Toulouse Gouffre Club - La Danse du Gouffre
Various Artists
La Danse du Gouffre
Toulouse Gouffre Club

The Bite and Ritmo Fatale labels have been at the cutting edge of the ongoing italo body music wave, and while Toulouse Gouffre Club certainly hasn’t been as prolific as those two, its new La Danse du Gouffre compilation certainly places the collective, run by French producer Arabian Panther, right in that mix. Beginning with exactly the sort of deft and neon-soaked banger we’ve come to take for granted from Pablo Bozzi, the comp serves up some pleasantly shaded tunes from Fred Terror, Marcus Christiansen, and Ravenn, each with their own spin on connecting wet and bright italo leads to more rubbery and thudding rhythm programming.
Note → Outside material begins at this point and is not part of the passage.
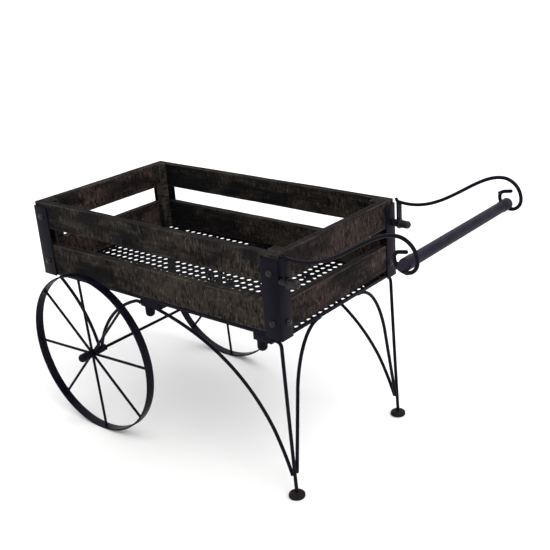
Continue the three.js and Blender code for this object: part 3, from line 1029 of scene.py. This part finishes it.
def make_hanging_nut(node):
    """A domed nut that points down under a bracket."""
    middle, size = middle_and_size(node)
    seat = Vector((middle.x, middle.y, middle.z + size.z / 2))
    shape = bmesh.new()
    radius = size.x / 2
    profile = dome_profile(radius * 0.885, size.z, radius, 2.0 * MM, 0.5 * MM)
    add_turned(shape, profile, seat, (0, 0, -1), 36)
    add_metal_piece(node, shape)


LEG_TOP = (389, 215, 371)
FOOT = (403, 214.5)
FOOT_HEIGHT = 11


def leg_x(z):
    """Where the leg's own line runs at a height, in millimetres from the crate's middle."""
    drop = LEG_TOP[2] - FOOT_HEIGHT
    return LEG_TOP[0] + (FOOT[0] - LEG_TOP[0]) * (LEG_TOP[2] - z) / drop


def make_leg(side, sy, seed):
    """A short bracket, and a rod that leaves its end, turns down and runs to the foot."""
    shape = bmesh.new()
    front, rear, bend = 314, 366, 14
    add_folded_bracket(shape, front, rear, 188, sy)
    top = BRACKET_MIDDLE_MM
    corner = (leg_x(top), top)
    path = joined_path(
        bezier(((rear - 1.5, top), (LEG_TOP[0] - bend, top)), 3),
        bezier(((LEG_TOP[0] - bend, top), corner, (LEG_TOP[0], LEG_TOP[2])), 10),
        bezier(((LEG_TOP[0], LEG_TOP[2]), (FOOT[0] - 7.8, 190), (FOOT[0], FOOT_HEIGHT + 2)), 30),
    )
    route = [crate_point(p.x, sy * (LEG_TOP[1] + FOOT[1]) / 2, p.y) for p in path]
    add_rod(shape, route, ROD, 16, seed)
    for k in range(6):
        turn = 2 * math.pi * k / 6
        y = sy * LEG_TOP[1] + 3.6 * math.cos(turn)
        spot = crate_point(rear + 0.6, y, top + 3.6 * math.sin(turn))
        add_bead(shape, spot, 2.0 * MM, seed + k)
    add_metal_piece(f"leg_{side}", shape)


def make_foot(side):
    """A thick round foot pad with a rolled upper edge and a small boss round the rod."""
    node = f"foot_{side}"
    middle, size = middle_and_size(node)
    radius, height = size.x / 2, size.z
    profile = [(0, 0), (radius - 1.2 * MM, 0), (radius, 1.4 * MM), (radius, height - 3.5 * MM)]
    profile += [(radius - 3.0 * MM, height - 0.8 * MM), (7.5 * MM, height - 0.9 * MM)]
    profile += [(6.6 * MM, height), (0, height)]
    shape = bmesh.new()
    base = Vector((middle.x, middle.y, middle.z - size.z / 2))
    add_turned(shape, rounded(profile, 1.1 * MM), base, (0, 0, 1), 48)
    add_metal_piece(node, shape, foot_rubber)


def make_end_brace(side, sy, seed):
    """From under the end rail, bending down to the leg's foot."""
    top = UNDER_FRAME_MM
    path = joined_path(
        bezier(((75, top), (125, 392), (160, 335), (175, 262)), 26),
        bezier(((175, 262), (FOOT[1] - BRACE_CLEAR_MM + FIT_MM, 60)), 16),
    )
    shape = bmesh.new()
    add_rod(shape, [crate_point(leg_x(p.y), sy * p.x, p.y) for p in path], ROD, 16, seed)
    for k in range(3):
        spot = crate_point(leg_x(top), sy * (75 + 4 * k), top + 3.0 - k)
        add_bead(shape, spot, 2.3 * MM, seed + k)
        spot = crate_point(leg_x(62 + 5 * k), sy * (FOOT[1] - 4.2), 62 + 5 * k)
        add_bead(shape, spot, 2.2 * MM, seed + 4 + k, (1, 0.8, 1.3))
    add_metal_piece(f"end_brace_{side}", shape)


def make_side_brace(side, sy, seed):
    """From under the hanger bracket, sweeping down to the leg's foot."""
    start_z = BRACKET_BOTTOM_MM - FIT_MM - ROD_MM
    path = joined_path(
        bezier(((-8, start_z), (150, 346), (272, 284), (348, 158)), 40),
        bezier(((348, 158), (374, 110), (leg_x(54) - BRACE_CLEAR_MM, 54)), 16),
    )
    shape = bmesh.new()
    route = [crate_point(p.x, sy * (206 + 8 * (p.x + 8) / 400), p.y) for p in path]
    add_rod(shape, route, ROD, 16, seed)
    for k in range(3):
        add_bead(shape, route[0] + Vector((4 * k * MM, 0, (3.2 - k) * MM)), 2.3 * MM, seed + k)
        spot = crate_point(leg_x(56 + 5 * k) - 4.2, sy * FOOT[1], 56 + 5 * k)
        add_bead(shape, spot, 2.2 * MM, seed + 4 + k, (0.8, 1, 1.3))
    add_metal_piece(f"side_brace_{side}", shape)


# ---- push handle


ARM_Y = 214
# The eye of each scroll, which the grip tube lies in.
EYE_X, EYE_Z, EYE_RADIUS = 703, 634, 26


def make_handle_arm(side, sy, seed):
    """A rod that rises in a slow S and rolls up into a scroll, welded to a drilled strap."""
    node = f"handle_arm_{side}"
    path = joined_path(
        bezier(((410, 590), (412, 583), (419, 583)), 8),
        bezier(((419, 583), (535, 566), (612, 676), (683, 676)), 44),
        arc(683, 632, 44, 90, 0, 20),
        arc(703, 632, 24, 0, -90, 14),
        arc(EYE_X, EYE_Z, EYE_RADIUS, -90, -180, 14),
        arc(689, 634, 12, 180, 100, 8),
        (Vector((686.9, 645.8)), Vector((704, 648.8))),
    )
    shape = bmesh.new()
    add_rod(shape, [crate_point(p.x, ARM_Y * sy, p.y) for p in path], 3.5 * MM, 18, seed)
    add_strap(shape, sy)
    for k in range(7):
        spot = crate_point(415.5 + (k % 2) * 4.5, ARM_Y * sy + (k - 3) * 2.2, 582.0)
        add_bead(shape, spot, 1.9 * MM, seed + k)
    add_metal_piece(node, shape)


def add_strap(shape, sy):
    """A flat bar with rounded ends and a bolt hole, standing upright."""
    front, rear = 416, 419
    half, top, bottom, bolt = 10, 583, 515, 529
    hole, shoulder = 4.4, 13
    around = 32
    outer, inner = [], []
    for k in range(around):
        angle = 2 * math.pi * (k + 0.5) / around
        u, v = math.cos(angle), math.sin(angle)
        reach = min(half / abs(u), shoulder / v if v > 0 else half + 2)
        outer.append((reach * u, max(bolt + reach * v, bottom)))
        inner.append((hole * u, bolt + hole * v))
    rings = []
    for x, line in ((front, outer), (rear, outer), (rear, inner), (front, inner)):
        rings.append([shape.verts.new(crate_point(x, ARM_Y * sy + u, z)) for u, z in line])
    earlier = set(shape.faces)
    for ring, following in zip(rings, rings[1:] + rings[:1]):
        bridge(shape, ring, following)
    fresh = [face for face in shape.faces if face not in earlier]
    bmesh.ops.recalc_face_normals(shape, faces=fresh)
    ease_edges(shape, fresh, 0.5 * MM)
    low = crate_point(front, ARM_Y * sy - half, bolt + shoulder - 0.5)
    high = crate_point(rear, ARM_Y * sy + half, top)
    add_block(shape, low, high, 0.5 * MM)


def make_handle_bolt(side):
    """Spacer against the corner iron, washer and domed nut outside the strap."""
    node = f"handle_bolt_{side}"
    low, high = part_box(node)
    centre_y, centre_z = (low.y + high.y) / 2, (low.z + high.z) / 2
    shape = bmesh.new()
    length = high.x - low.x
    spacer, waist, neck, washer, nut = 9 * MM, 7.6 * MM, 4 * MM, 12 * MM, 9.5 * MM
    strap_front = 15.4 * MM
    strap_rear = strap_front + 3.6 * MM
    line = [(0, 0), (spacer, 0), (spacer, strap_front * 0.45), (waist, strap_front * 0.5)]
    line += [(spacer, strap_front * 0.55), (spacer, strap_front), (neck, strap_front)]
    line += [(neck, strap_rear), (washer, strap_rear), (washer, strap_rear + 2.2 * MM)]
    line += [(nut, strap_rear + 2.6 * MM), (nut, length - 12 * MM)]
    profile = rounded(line, 0.5 * MM) + dome_line(nut, 8.5 * MM, length)
    add_turned(shape, profile, (low.x, centre_y, centre_z), (1, 0, 0), 36)
    add_metal_piece(node, shape, bolt_iron)


def add_grip_weld(shape, middle, half_length, sy):
    """The tube's end hammered down on the scroll's rod and welded round it in lumps."""
    start = Vector((middle.x, sy * (half_length - 2 * MM), middle.z))
    stub = [(0, 0), (12 * MM, 0), (11.6 * MM, 4 * MM), (10.2 * MM, 8 * MM)]
    stub += [(8.2 * MM, 11 * MM), (0, 12 * MM)]
    known = set(shape.verts)
    add_turned(shape, rounded(stub, 1.5 * MM), start, (0, sy, 0), 32)
    for vert in set(shape.verts) - known:
        lump = noise.noise(vert.co * 150) * 1.3 + noise.noise(vert.co * 420) * 0.5
        vert.co += (vert.co - start).normalized() * lump * MM
        vert.co.x -= 0.28 * abs(vert.co.y - start.y)
        vert.co.z -= 0.16 * abs(vert.co.y - start.y)
    for k in range(9):
        angle = math.radians(-70 - 16 * k)
        x = EYE_X + EYE_RADIUS * math.cos(angle)
        z = EYE_Z + EYE_RADIUS * math.sin(angle)
        y = half_length / MM + 3.5 + 2.5 * math.sin(k * 2.1)
        spot = crate_point(x, sy * y, z)
        add_bead(shape, spot, (3.6 + 0.9 * math.sin(k * 1.7)) * MM, k + 3 * sy)


def make_grip():
    """A straight tube with a ferrule on each end and slightly dished end caps."""
    node = "handle_grip"
    middle, size = middle_and_size(node)
    low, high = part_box(node)
    length = size.y
    tube, ferrule, cuff = 12 * MM, 13 * MM, 28 * MM
    profile = [(0, 1.2 * MM), (ferrule * 0.72, 1.2 * MM), (ferrule * 0.8, 0)]
    profile += [(ferrule, 0), (ferrule, cuff), (tube, cuff + 1 * MM)]
    steps = 24
    stretch = length - 2 * cuff - 2 * MM
    for i in range(1, steps):
        profile.append((tube, cuff + 1 * MM + stretch * i / steps))
    mirrored = [(r, length - d) for r, d in reversed(profile[:6])]
    shape = bmesh.new()
    outline = rounded(profile + mirrored, 0.6 * MM)
    add_turned(shape, outline, (middle.x, low.y, middle.z), (0, 1, 0), 48)
    for sy in (-1, 1):
        add_grip_weld(shape, middle, high.y, sy)
    add_metal_piece(node, shape, grip_iron)


# ---- the whole cart


def make_cart():
    make_boards()
    make_corner_irons()
    make_floor_frame()
    make_floor_sheet()
    make_bolts()
    make_axle()
    make_grip()
    for number, (side, sy) in enumerate(SIDES):
        seed = 20.0 * number + 1
        make_wheel_rim(side, seed)
        make_wheel_spokes(side, seed)
        make_axle_nut(side, sy)
        make_hanger(side, sy, seed + 2)
        make_stay(side, sy, seed + 3)
        make_hanging_nut(f"hanger_nut_{side}")
        make_leg(side, sy, seed + 4)
        make_hanging_nut(f"leg_nut_{side}")
        make_foot(side)
        make_end_brace(side, sy, seed + 5)
        make_side_brace(side, sy, seed + 6)
        make_handle_arm(side, sy, seed + 7)
        make_handle_bolt(side)


# ---- camera, floor and light


def place_camera():
    """A camera off the rear left corner, looking down at the cart, with a small sideways shift."""
    azimuth, elevation, roll = (math.radians(v) for v in (38.604, 22.132, 3.315))
    data = bpy.data.cameras.new("camera")
    data.sensor_width = 36
    data.lens = 59.47
    data.shift_x = -0.0628
    data.shift_y = 0.0098
    data.clip_end = 100
    camera = bpy.data.objects.new("camera", data)
    heading = Matrix.Rotation(azimuth, 4, "Z")
    tilt = Matrix.Rotation(math.radians(90) - elevation, 4, "X")
    lean = Matrix.Rotation(-roll, 4, "Z")
    camera.matrix_world = Matrix.Translation((1.3812, -1.5336, 1.2329)) @ heading @ tilt @ lean
    bpy.context.scene.collection.objects.link(camera)
    bpy.context.scene.camera = camera


def add_soft_sun(name, towards, power, colour):
    """Even light from one direction, spread wide enough that its shadows are soft."""
    data = bpy.data.lights.new(name, "SUN")
    data.angle = math.radians(50)
    data.energy = power
    data.color = colour
    light = bpy.data.objects.new(name, data)
    light.rotation_euler = Vector(towards).to_track_quat("Z", "Y").to_euler()
    bpy.context.scene.collection.objects.link(light)


def make_studio():
    """A pale floor under a white sky, with soft light from three sides."""
    mesh = bpy.data.meshes.new("studio_floor")
    reach = 60
    corners = [(-reach, -reach, 0), (reach, -reach, 0), (reach, reach, 0), (-reach, reach, 0)]
    mesh.from_pydata(corners, [], [(0, 1, 2, 3)])
    material, _, shader = new_material("pale_floor")
    shader.inputs["Base Color"].default_value = (0.80, 0.80, 0.80, 1)
    shader.inputs["Roughness"].default_value = 1.0
    shader.inputs["Specular IOR Level"].default_value = 0.0
    mesh.materials.append(material)
    ground = bpy.data.objects.new("studio_floor", mesh)
    bpy.context.scene.collection.objects.link(ground)
    ground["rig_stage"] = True

    world = bpy.data.worlds.new("studio")
    world.use_nodes = True
    backdrop = world.node_tree.nodes["Background"]
    backdrop.inputs["Color"].default_value = (1.0, 1.0, 1.0, 1)
    backdrop.inputs["Strength"].default_value = 1.0
    bpy.context.scene.world = world
    bpy.context.scene.view_settings.view_transform = "Standard"

    add_soft_sun("key_light", (0.85, -0.20, 1.1), 2.0, (1.0, 0.99, 0.97))
    add_soft_sun("left_light", (-0.2, -1.0, 0.8), 0.12, (0.95, 0.97, 1.0))
    add_soft_sun("back_light", (-0.3, 0.8, 1.0), 0.75, (0.95, 0.96, 1.0))


place_camera()
make_cart()
make_studio()

visual_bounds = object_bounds()
for corner in (*cad_bounds, *visual_bounds):
    json.dumps([round(v, 5) for v in corner]) + "\n"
Some classic trance from ERROR508 and colder and more Berlin-adjacent EBM from Flore di Fuoco add a bit of variety, with a rather menacing reworking of Sting’s “Russians” by Blind Delon (yes, seriously) finishing things off on a somewhat portentous note. Plenty for DJs looking to add some extra colour and bounce to their sets to look through here.


Black Asteroid
New Flesh
Pls.UK

Bryan Black’s Black Asteroid often makes music that is geared for clubs, plying a flavour of industrial flavoured techno (descended from Black’s days making music as cult American industrial rock act haloblack), often with guest vocalists to give the tracks some added musical flavour. 2023’s New Flesh stands a little further apart from the sounds more commonly associated with the band, favouring a more fluid sound – outside of the Frontline Assembly collab “Methane Rain” and its bass-led kick-snare rhythms, and the crunchy, but DJ-ready closer “Control Voltage”, the tracks lean towards more open and freewheeling structures. The opening title track harnesses a plodding drumbeat and crackling static percussion to give shape to a messy collection of glitched out synth patches that slip through the track’s dense arrangement of noise. “The Void of Nothingness” shows a yen for more technoid sounds, still built around drum programming but with it’s reveresed reverb out melodies oozzing between the cracks. Even the brief “Transistor” has some unique sonic markers, spotlighhting a plucked bass guitar and feedback over its more overtly sequenced elements. New Flesh is a pleasantly different vision of what a familiar act can bring to the table.